Accelerating Cosmologies with an Anisotropic Equation of State
Tomi Koivisto, David F. Mota
TL;DR
The paper investigates cosmologies with an anisotropic dark energy equation of state in a Bianchi type I background, parameterized by the equation of state $w$ and skewness parameters $(\delta,\gamma)$ with possible coupling $Q$ to matter. It analyzes the resulting dynamical system, identifies late-time attractors including isotropic and anisotropic accelerating solutions, and develops a vector-field realization as a proof of concept. It then derives observational signatures in the CMB quadrupole via the background anisotropy and in the SNIa luminosity-distance relation, highlighting tight quadrupole constraints and potential degeneracies with time-varying skewness.

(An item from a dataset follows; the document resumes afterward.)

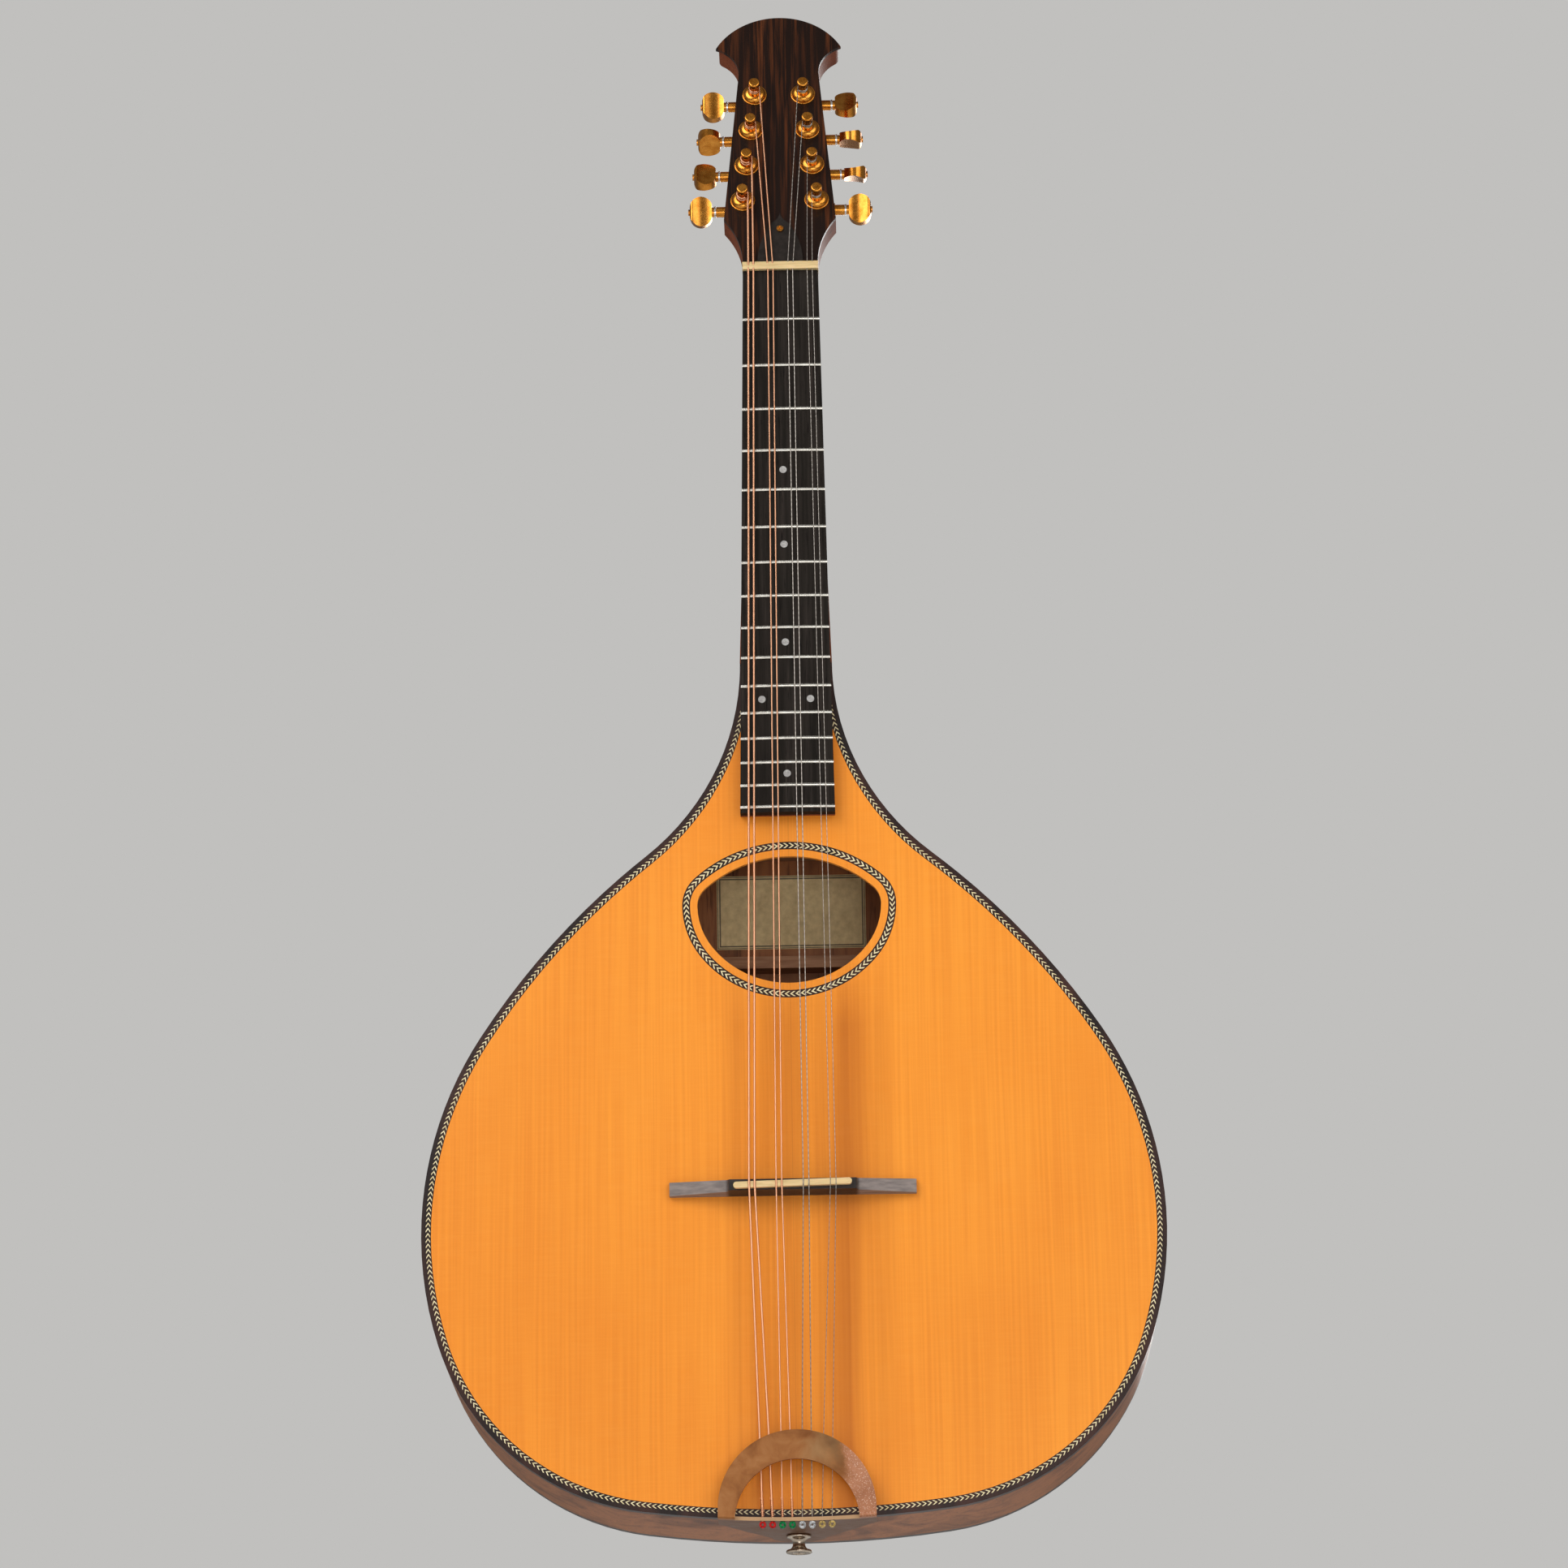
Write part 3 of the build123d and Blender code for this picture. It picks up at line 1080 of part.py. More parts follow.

The work shows that anisotropic dark energy can be cosmologically viable, may explain some CMB anomalies, and provides concrete predictions for future SNIa surveys to differentiate between isotropic and anisotropic late-time expansion.
Abstract
If the dark energy equation of state is anisotropic, the expansion rate of the universe becomes direction-dependent at late times. We show that such models are not only cosmologically viable but that they could explain some of the observed anomalies in the CMB, and shed some light into the coincidence problem. The possible anisotropy can then be constrained by studying its effects on the luminosity distance-redshift relation inferred from several observations. A vector field action for dark energy is also presented as an example of such possibility.